My healing went so well that MSK gave me my first pump chemo before I left New York—and my celebration in this post about 50% side effects thanks to pump chemo turns out to be short-lived. That’s because nobody made clear to me that (with the exception of the initial treatment) pump chemo is given IN ADDITION to systemic chemo; not in place of it.
If you’ve experienced chemo yourself, you can appreciate how brutal it was to realize my error—and a painful lesson in how important it is that a patient plays an active role in understanding and directing their own treatment.
The importance of self-advocacy sinks in further the day I have a conversation with a nurse who had previously worked with Dr. Kemeny in New York. She shares that when she arrived in Chicago, she asked why her new hospital did not have an HAI pump program.
“Because patients don’t ask for it,” is what she reports having been told.
My eyes widen. What percentage of patients walk in with a stage 4 diagnosis knowing what to ask for?
None of the three major cancer centers even mentioned the pump to me—in spite of the fact that my widespread liver tumors made me a perfect candidate, and in spite of the fact that each of them had a handful of patients who were being treated with a pump (even if by a different doctor in the system).
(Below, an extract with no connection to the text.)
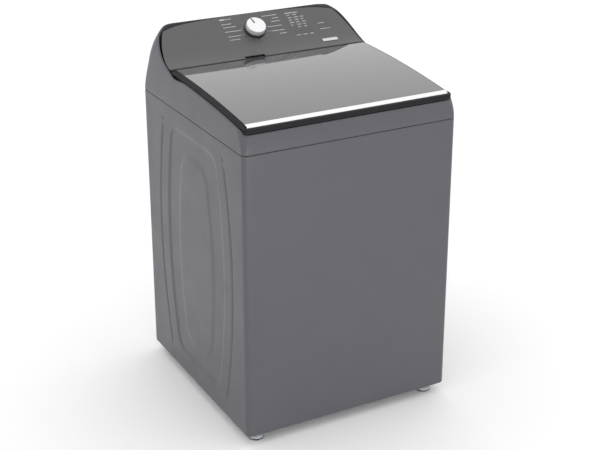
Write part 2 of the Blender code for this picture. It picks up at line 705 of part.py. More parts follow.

If a major infection hadn’t paused my chemotherapy, I might have put off visiting MSK for even longer—not realizing that the pump works best when it is leveraged at the beginning of treatment.
Today, treatment with an HAI pump is much more common; patients are much more connected via social media groups; and my sense from discussion across the various support groups and boards is that it’s much more likely to be presented as a treatment option when patients are first diagnosed.
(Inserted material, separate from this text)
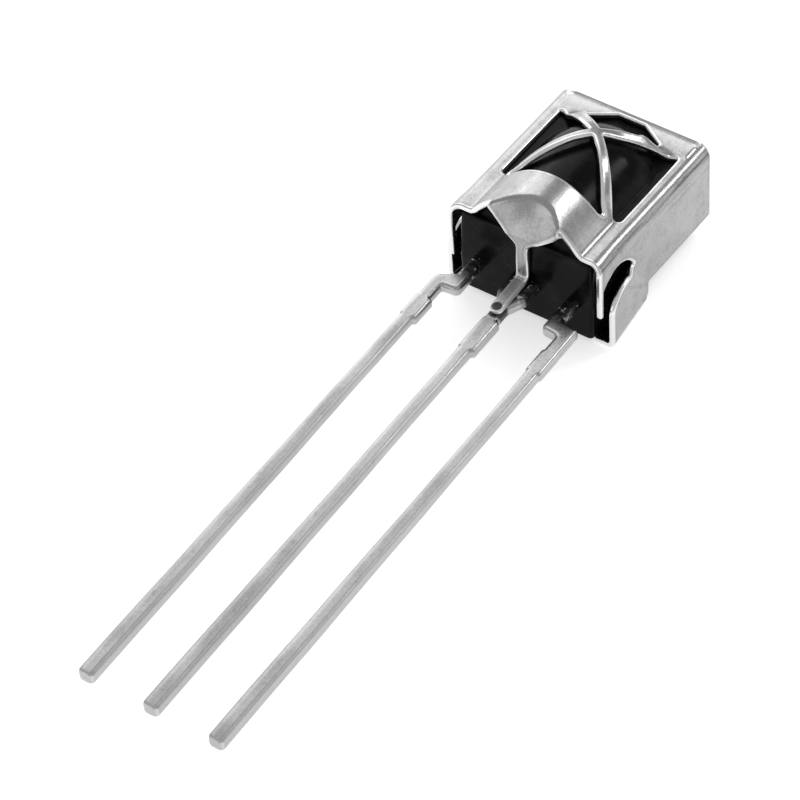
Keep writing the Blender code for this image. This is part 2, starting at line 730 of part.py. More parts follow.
def outer_lead_loops(edges):
    # Right-hand lead: bond post, exit, jog out to the pitch, dam-bar stub and the long lead
    jog_end, jog_round, step_out, stub_in, stub_out = edges
    inner = PITCH - LEAD_WIDTH / 2
    outer = PITCH + LEAD_WIDTH / 2
    near = POST_X - POST_HALF
    far = POST_X + POST_HALF
    foot = POST_TOP - POST_SIZE
    post = [
        (near, POST_TOP, EDGE_ROUND), (near, foot, EDGE_ROUND),
        (EXIT_INNER, foot - POST_TAPER, EDGE_ROUND),
    ]
    end = [
        (EXIT_OUTER, foot - POST_TAPER, EDGE_ROUND), (far, foot, EDGE_ROUND),
        (far, POST_TOP, EDGE_ROUND),
    ]
    leg = [
        (EXIT_INNER, SHOULDER_Y, SHOULDER_ROUND), (inner, SHOULDER_Y - STUB_RAMP, EDGE_ROUND),
        (inner, STUB_TOP, STUB_ROUND), (inner - stub_in, STUB_TOP - STUB_RAMP, STUB_ROUND),
        (inner - stub_in, STUB_END, STUB_ROUND), (inner, STUB_END - STUB_RAMP, STUB_ROUND),
        (inner, -LEAD_LENGTH, TIP_CHAMFER), (outer, -LEAD_LENGTH, TIP_CHAMFER),
        (outer, STUB_END - STUB_RAMP, STUB_ROUND), (outer + stub_out, STUB_END, STUB_ROUND),
        (outer + stub_out, STUB_TOP - STUB_RAMP, STUB_ROUND),
        (outer + step_out, STUB_TOP, STUB_ROUND),
        (outer + step_out, jog_end, jog_round), (EXIT_OUTER, JOG_START, EDGE_ROUND),
    ]
    anchor = (ANCHOR_RADIUS, ANCHOR_RADIUS)
    hole = ellipse((POST_X, POST_TOP - ANCHOR_DROP), anchor, 0, 330, 11)
    exit_low = [(EXIT_INNER, -EXIT_RUN), (EXIT_OUTER, -EXIT_RUN)]
    pocket = [p[:2] for p in post] + exit_low + [p[:2] for p in end]
    return fillet(post + leg + end), hole, pocket


def centre_lead_loops():
    # Centre lead: die paddle, neck, flared exit, dam-bar stubs and the long lead
    half = LEAD_WIDTH / 2
    paddle = [
        (PADDLE_HALF, PADDLE_TOP, NECK_ROUNDS), (PADDLE_HALF, PADDLE_FOOT, NECK_ROUNDS),
        (NECK_HALF, PADDLE_FOOT - PADDLE_TAPER, NECK_ROUNDS), (NECK_HALF, NECK_FOOT, NECK_ROUNDS),
        (EXIT_FLARE, NECK_FOOT - PADDLE_TAPER, STUB_ROUND),
    ]
    sides = []
    for stub in CENTRE_STUBS:
        sides.append(paddle + [
            (EXIT_FLARE, FLARE_START, EDGE_ROUND), (half, FLARE_END, EDGE_ROUND),
            (half, CENTRE_STUB_TOP, STUB_ROUND),
            (half + stub, CENTRE_STUB_TOP - STUB_RAMP, STUB_ROUND),
            (half + stub, CENTRE_STUB_END, STUB_ROUND),
            (half, CENTRE_STUB_END - STUB_RAMP, STUB_ROUND),
            (half, -LEAD_LENGTH, TIP_CHAMFER),
        ])
    right, left = sides
    left = [(-x, y, r) for x, y, r in reversed(left)]
    pocket = [p[:2] for p in paddle] + [(EXIT_FLARE, -EXIT_RUN), (-EXIT_FLARE, -EXIT_RUN)]
    pocket += [(-x, y) for x, y, _ in reversed(paddle)]
    return fillet(right + left), pocket


def build_leads(made):
    bend = [[(-PITCH * 2, DROOP_START), (PITCH * 2, DROOP_START)]]
    for name, hand, edges in (("lead_supply", 1, RIGHT_EDGES), ("lead_output", -1, LEFT_EDGES)):
        loop, hole, pocket = outer_lead_loops(edges)
        points, faces = stamped([loop, hole], bend, [], lead_faces)
        add_object(name, [(hand * x, y, z) for x, y, z in points], faces, made)
    loop, paddle = centre_lead_loops()
    points, faces = stamped([loop], bend, [], lead_faces)
    add_object("lead_ground", points, faces, made)
    return [pocket, [(-x, y) for x, y in pocket], paddle]


def build_chips(silicon, glue):
    glue_low = LEAD_TOP + CHIP_GAP
    glue_top = glue_low + GLUE_THICK
    chip_low = glue_top + CHIP_GAP
    chip_top = chip_low + CHIP_THICK
    chips = [
        ("photodiode", silicon[0], LENS_Y, DIODE_SIDE, DIODE_SIDE),
        ("receiver_ic", silicon[1], RECEIVER_Y, RECEIVER_WIDTH, RECEIVER_HEIGHT),
    ]
    pockets = []
    for name, made, y, width, height in chips:
        loop = box_loop(-width / 2, width / 2, y - height / 2, y + height / 2)
        pad = offset(loop, GLUE_MARGIN)
        add_object(name + "_die", *prism(loop, chip_low, chip_top), made)
        add_object(name + "_adhesive", *prism(pad, glue_low, glue_top), glue)
        pockets.append((offset(pad, MOULD_GAP), LEAD_TOP - MOULD_GAP, chip_top + MOULD_GAP))
    return pockets, chip_top


def wire_path(start, end):
    # Loop of a bond wire between two bonds, highest at its middle
    start = np.array(start)
    end = np.array(end)
    stations = [0.0, 0.02, 0.05, 0.12, 0.25, 0.4, 0.55, 0.7, 0.85, 0.95, 1.0]
    lift = np.array((0.0, 0.0, WIRE_LOOP * 4))
    path = [start + (end - start) * t + lift * t * (1 - t) for t in stations]
    radii = [BALL_RADIUS, BALL_RADIUS] + [WIRE_RADIUS] * (len(stations) - 2)
    return path, radii


def build_wires(chip_top, made):
    low = LEAD_TOP + CHIP_GAP + BALL_RADIUS
    high = chip_top + CHIP_GAP + BALL_RADIUS
    diode_y = LENS_Y - DIODE_SIDE / 2 + PAD_INSET
    pad_y = RECEIVER_Y + RECEIVER_HEIGHT / 2 - PAD_INSET
    pad_x = RECEIVER_WIDTH / 2 - PAD_INSET
    foot_y = RECEIVER_Y - RECEIVER_HEIGHT / 2 + PAD_INSET
    bonds = [
        ("wire_diode_signal", (DIODE_WIRE_X, diode_y, high), (DIODE_WIRE_X, pad_y, high)),
        ("wire_diode_bias", (-DIODE_WIRE_X, diode_y, high), (-DIODE_WIRE_X, pad_y, high)),
        ("wire_output", (-pad_x, RECEIVER_Y, high), (-POST_X, RECEIVER_Y, low)),
        ("wire_supply", (pad_x, RECEIVER_Y, high), (POST_X, RECEIVER_Y, low)),
        ("wire_ground", (0.0, foot_y, high), (0.0, PADDLE_FOOT + PAD_INSET, low)),
    ]
    pockets = []
    for name, start, end in bonds:
        path, radii = wire_path(start, end)
        add_object(name, *tube(path, radii), made)
        first = path[0] - path[1]
        last = path[-1] - path[-2]
        path[0] = path[0] + first / np.linalg.norm(first) * MOULD_GAP * 2
        path[-1] = path[-1] + last / np.linalg.norm(last) * MOULD_GAP * 2
        pockets.append(tube(path, [radius + MOULD_GAP for radius in radii]))
    return pockets


def lens_solid():
    # Rounded ridge over the chips: a round end at the top, a sloping end at the foot
    rings = 9
    turns = 14
    slope = math.tan(math.radians(FLAP_ANGLE))
    points = []
    sizes = []
    for k in range(rings + 1):
        radius = LENS_HALF * math.cos(math.pi / 2 * k / rings)
        rise = math.sqrt(LENS_CURVE ** 2 - radius ** 2) - (LENS_CURVE - LENS_RISE)
        sizes.append((radius, rise))
    sizes = [(LENS_HALF, -LENS_SINK)] + sizes
    for radius, rise in sizes:
        foot = LENS_FOOT + rise / slope
        points.append((radius, foot, BODY_FRONT + rise))
        for k in range(turns + 1):
            angle = math.pi * k / turns
            points.append((radius * math.cos(angle), LENS_Y + radius * math.sin(angle), BODY_FRONT + rise))
        points.append((-radius, foot, BODY_FRONT + rise))
    row = turns + 3
    faces = []
    for k in range(len(sizes) - 1):
        for i in range(row - 1):
            a = k * row + i
            faces.append((a, a + 1, a + 1 + row, a + row))
    last = len(sizes) - 1
    faces.append(tuple(range(row - 1, -1, -1)))
    up = [k * row for k in range(last + 1)]
    down = [k * row + row - 1 for k in range(last - 1, -1, -1)]
    faces.append(tuple(up + down))
    return points, faces


def tidy(thing):
    # Merges the points that fall on each other where the lens rings close
    work = bmesh.new()
    work.from_mesh(thing.data)
    bmesh.ops.remove_doubles(work, verts=work.verts, dist=1e-7)
    bmesh.ops.dissolve_degenerate(work, edges=work.edges, dist=1e-7)
    bmesh.ops.recalc_face_normals(work, faces=work.faces)
    work.to_mesh(thing.data)
    work.free()


def body_solid():
    # Block with draft to both sides of the parting line at the leads
    levels = [
        (BODY_BACK, DRAFT_BACK + BODY_EDGE), (BODY_BACK + BODY_EDGE, DRAFT_BACK),
        (LEAD_Z, 0.0), (BODY_FRONT - BODY_EDGE, DRAFT_FRONT), (BODY_FRONT, DRAFT_FRONT + BODY_EDGE),
    ]
    points = []
    for z, inset in levels:
        x = BODY_HALF - inset
        low = BODY_FOOT + inset / 2
        high = BODY_TOP - inset
        loop = fillet([
            (-x, low, FOOT_CORNER), (x, low, FOOT_CORNER),
            (x, high, BODY_CORNER), (-x, high, BODY_CORNER),
        ])
        points += [(px, py, z) for px, py in loop]
    row = len(points) // len(levels)
    faces = [tuple(range(row - 1, -1, -1)), tuple(range((len(levels) - 1) * row, len(levels) * row))]
    for k in range(len(levels) - 1):
        for i in range(row):
            a = k * row + i
            b = k * row + (i + 1) % row
            faces.append((a, b, b + row, a + row))
    return points, faces


def build_body(pockets, chip_pockets, wire_pockets, made):
    body = add_object("epoxy_body", *body_solid(), made, 25.0)
    lens = add_object("lens_form", *lens_solid())
    tidy(lens)
    cut(body, lens, "UNION")
    for i, y in enumerate(EJECTOR_Y):
        loop = ellipse((0.0, y), (EJECTOR_RADIUS, EJECTOR_RADIUS), 0, 345, 23)
        solid = prism(loop, -BODY_BACK, BODY_BACK + EJECTOR_DEPTH)
        cut(body, add_object("ejector_mark_%d" % (i + 1), *solid))
    for i, loop in enumerate(pockets):
        low = LEAD_TOP - LEAD_THICK - MOULD_GAP
        solid = prism(offset(loop, MOULD_GAP), low, LEAD_TOP + MOULD_GAP)
        cut(body, add_object("lead_pocket_%d" % (i + 1), *solid))
    for i, (loop, low, high) in enumerate(chip_pockets):
        cut(body, add_object("chip_pocket_%d" % (i + 1), *prism(loop, low, high)))
    for i, solid in enumerate(wire_pockets):
        cut(body, add_object("wire_pocket_%d" % (i + 1), *solid))


clear_scene()
tinned = material("tinned_steel", (0.72, 0.73, 0.74), 1.0, 0.25)
plated = material("tinned_lead", (0.74, 0.74, 0.74), 1.0, 0.30)
epoxy = material("infrared_epoxy", (0.012, 0.012, 0.014), 0.0, 0.18)
diode = material("photodiode_silicon", (0.10, 0.12, 0.22), 0.3, 0.20)
chip = material("receiver_silicon", (0.30, 0.31, 0.33), 0.6, 0.25)
silver = material("silver_adhesive", (0.55, 0.55, 0.56), 0.4, 0.60)
gold = material("gold_wire", (0.95, 0.70, 0.25), 1.0, 0.20)
build_shield(tinned)
lead_pockets = build_leads(plated)
chip_boxes, chip_face = build_chips((diode, chip), silver)
wire_tubes = build_wires(chip_face, gold)
build_body(lead_pockets, chip_boxes, wire_tubes, epoxy)
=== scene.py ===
# Infrared receiver module: folded shield, leads and black body with their finishes
import bpy
import math
import numpy as np
from mathutils import Matrix, Vector
from mathutils.geometry import delaunay_2d_cdt


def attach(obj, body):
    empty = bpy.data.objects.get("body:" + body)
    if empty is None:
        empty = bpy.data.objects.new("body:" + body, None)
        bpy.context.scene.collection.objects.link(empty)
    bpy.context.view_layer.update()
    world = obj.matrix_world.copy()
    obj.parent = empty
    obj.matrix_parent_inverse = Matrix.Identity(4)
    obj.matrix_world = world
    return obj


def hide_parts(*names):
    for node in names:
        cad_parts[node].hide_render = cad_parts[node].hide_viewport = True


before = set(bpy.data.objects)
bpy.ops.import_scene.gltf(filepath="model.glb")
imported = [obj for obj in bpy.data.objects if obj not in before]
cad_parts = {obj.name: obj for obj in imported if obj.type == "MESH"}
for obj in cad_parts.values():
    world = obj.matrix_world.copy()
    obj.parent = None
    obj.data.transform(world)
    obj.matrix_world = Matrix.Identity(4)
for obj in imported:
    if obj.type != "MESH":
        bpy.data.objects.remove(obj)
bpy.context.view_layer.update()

mm = 0.001
shiftY = 7.25  # from the drawing's zero, the shield's foot, to the middle of the module


# Small tools for flat outlines, all lengths in millimetres

def smoothStep(value, low, high):
    # 3t^2 - 2t^3 with t running from 0 at low to 1 at high
    t = np.clip((value - low) / (high - low), 0.0, 1.0)
    return t * t * (3 - 2 * t)


def filletLoop(corners, steps=6):
    # closed outline from (x, y, radius) corners: each corner gives way to an arc that
    # touches both of its edges
    out = []
    for k, (x, y, radius) in enumerate(corners):
        here = np.array((x, y))
        a = np.array(corners[k - 1][:2]) - here
        b = np.array(corners[(k + 1) % len(corners)][:2]) - here
        a = a / np.linalg.norm(a)
        b = b / np.linalg.norm(b)
        if radius <= 0 or np.linalg.norm(a + b) < 1e-6:
            out.append(here[None])
            continue
        half = math.acos(float(np.clip(a @ b, -1, 1))) / 2
        centre = here + (a + b) / np.linalg.norm(a + b) * radius / math.sin(half)
        start = here + a * radius / math.tan(half) - centre
        end = here + b * radius / math.tan(half) - centre
        first = math.atan2(start[1], start[0])
        sweep = (math.atan2(end[1], end[0]) - first + math.pi) % (2 * math.pi) - math.pi
        angles = first + sweep * np.linspace(0, 1, steps + 1)
        out.append(centre + radius * np.stack([np.cos(angles), np.sin(angles)], axis=1))
    return np.vstack(out)


def arcPoints(centre, radii, first, last, steps):
    # points of an ellipse between two angles in degrees
    angles = np.radians(np.linspace(first, last, steps + 1))
    return np.array(centre) + np.array(radii) * np.stack([np.cos(angles), np.sin(angles)], axis=1)


def spread(loop, step):
    # the same closed outline with no point twice and no edge longer than step: each edge is
    # cut into n equal parts, at start + (end - start) * k / n
    loop = loop[np.linalg.norm(np.roll(loop, -1, axis=0) - loop, axis=1) > 1e-6]
    run = np.roll(loop, -1, axis=0) - loop
    parts = np.maximum(1, np.ceil(np.linalg.norm(run, axis=1) / step)).astype(int)
    edge = np.repeat(np.arange(len(loop)), parts)
    share = (np.arange(len(edge)) - (np.cumsum(parts) - parts)[edge]) / parts[edge]
    return loop[edge] + run[edge] * share[:, None]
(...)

Still, my experience serves as a reminder that doctors are human; and as such, may be apt to recommend what they know best. That, coupled with your understanding of your own body, may be why self-advocacy is one of the data-driven factors that is associated with patients surviving against the odds.
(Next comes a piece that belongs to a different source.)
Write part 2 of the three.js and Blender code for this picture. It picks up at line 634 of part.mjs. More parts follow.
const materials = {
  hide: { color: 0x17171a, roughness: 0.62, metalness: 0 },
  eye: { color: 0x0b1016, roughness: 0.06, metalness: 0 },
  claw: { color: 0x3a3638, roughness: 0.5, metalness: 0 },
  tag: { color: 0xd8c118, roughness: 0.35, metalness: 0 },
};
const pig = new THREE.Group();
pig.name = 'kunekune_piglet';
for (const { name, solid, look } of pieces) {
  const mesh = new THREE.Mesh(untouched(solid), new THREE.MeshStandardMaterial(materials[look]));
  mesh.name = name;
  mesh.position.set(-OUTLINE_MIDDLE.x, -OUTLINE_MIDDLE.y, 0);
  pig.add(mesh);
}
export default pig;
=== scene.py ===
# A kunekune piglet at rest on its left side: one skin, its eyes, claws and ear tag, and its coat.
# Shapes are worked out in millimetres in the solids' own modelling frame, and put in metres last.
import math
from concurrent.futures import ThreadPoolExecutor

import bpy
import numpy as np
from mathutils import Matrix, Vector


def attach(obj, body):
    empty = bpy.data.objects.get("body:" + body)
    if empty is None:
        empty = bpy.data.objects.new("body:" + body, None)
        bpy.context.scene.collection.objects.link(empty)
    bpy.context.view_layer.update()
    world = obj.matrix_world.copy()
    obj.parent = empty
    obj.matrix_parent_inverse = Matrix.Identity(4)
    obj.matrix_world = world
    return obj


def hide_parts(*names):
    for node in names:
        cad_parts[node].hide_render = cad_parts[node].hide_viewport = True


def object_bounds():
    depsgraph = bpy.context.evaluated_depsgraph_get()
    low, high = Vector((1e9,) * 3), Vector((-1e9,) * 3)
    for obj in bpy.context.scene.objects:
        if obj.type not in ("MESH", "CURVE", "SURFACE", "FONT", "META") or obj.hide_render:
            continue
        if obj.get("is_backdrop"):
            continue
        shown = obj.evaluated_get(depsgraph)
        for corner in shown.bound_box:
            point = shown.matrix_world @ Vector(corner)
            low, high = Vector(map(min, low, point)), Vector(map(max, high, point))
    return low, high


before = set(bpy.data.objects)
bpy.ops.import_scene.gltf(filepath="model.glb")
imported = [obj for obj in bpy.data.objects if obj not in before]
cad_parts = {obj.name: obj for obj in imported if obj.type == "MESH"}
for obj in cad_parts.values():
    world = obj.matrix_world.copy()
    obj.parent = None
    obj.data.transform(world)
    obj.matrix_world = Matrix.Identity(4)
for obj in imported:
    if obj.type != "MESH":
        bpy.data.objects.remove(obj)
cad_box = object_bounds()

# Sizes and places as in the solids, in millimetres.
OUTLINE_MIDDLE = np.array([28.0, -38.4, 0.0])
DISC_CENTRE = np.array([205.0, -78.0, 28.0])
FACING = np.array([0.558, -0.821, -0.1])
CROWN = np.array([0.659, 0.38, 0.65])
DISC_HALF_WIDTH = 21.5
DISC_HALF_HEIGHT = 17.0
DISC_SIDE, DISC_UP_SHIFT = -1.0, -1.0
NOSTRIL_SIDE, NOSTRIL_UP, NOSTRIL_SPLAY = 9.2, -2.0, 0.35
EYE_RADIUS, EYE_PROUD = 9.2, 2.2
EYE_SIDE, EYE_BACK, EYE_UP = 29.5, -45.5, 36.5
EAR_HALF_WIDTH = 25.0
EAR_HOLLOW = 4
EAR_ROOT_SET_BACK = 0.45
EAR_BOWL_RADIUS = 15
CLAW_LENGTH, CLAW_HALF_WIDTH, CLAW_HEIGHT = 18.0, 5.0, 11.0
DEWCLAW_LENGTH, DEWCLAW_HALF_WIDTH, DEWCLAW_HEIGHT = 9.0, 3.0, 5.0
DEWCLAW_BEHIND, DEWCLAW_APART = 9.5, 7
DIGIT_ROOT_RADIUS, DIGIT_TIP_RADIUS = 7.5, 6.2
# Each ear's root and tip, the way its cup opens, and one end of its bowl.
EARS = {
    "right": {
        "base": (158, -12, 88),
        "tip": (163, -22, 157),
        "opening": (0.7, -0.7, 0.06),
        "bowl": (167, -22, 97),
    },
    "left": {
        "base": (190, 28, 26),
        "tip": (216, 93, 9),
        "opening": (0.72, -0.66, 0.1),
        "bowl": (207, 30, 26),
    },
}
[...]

And probably, a good practice to adopt in general.
Which brings us to the close of today’s post, which just happens to be one I’m writing on the first day of 2023, as social media is filled with annual wrap-ups and commitments for the year to come. Strive for Five was born as a yearlong project—a commitment I made to myself to write twice a week. The idea was to create a structure that would force me to get words on paper in anticipation of writing a memoir—and develop a platform of readers large enough to convince a publisher to publish it.
The former has worked better than the latter: I’m pushing out two “shitty first drafts” a week—but with just over 800 readers, I’m not even at 10% of my 10K goal; and between Substack’s increasing focus on pushing paid newsletters and the intimacy of my subject material, I’ve realized I may never accumulate that many readers.
But increasingly, my original objectives are receding into the background; they matter less and less.
Because the real value of this exercise is how the lessons of my cancer have further crystalized for me in their retelling. It’s illuminating who I was, who I have become, why I’m happier than I was—and what may be next for me as I continue to better understand my personal purpose.
As you make your resolutions this year, you might want to consider whether there is a thoughtful yearlong project that calls to you. It doesn’t need to be a Substack. One of our friends posted a poem daily on Instagram for a project called “A Year with Mary Oliver.” It was beautiful and affirming.
You could decide to start a year of gratitude, jotting down just one thought a day. Or maybe something else completely. I suspect almost anything that makes you think daily could be a filter for better understanding yourself—and maybe you’ll find, like I did, that it’s therefore a commitment worth keeping.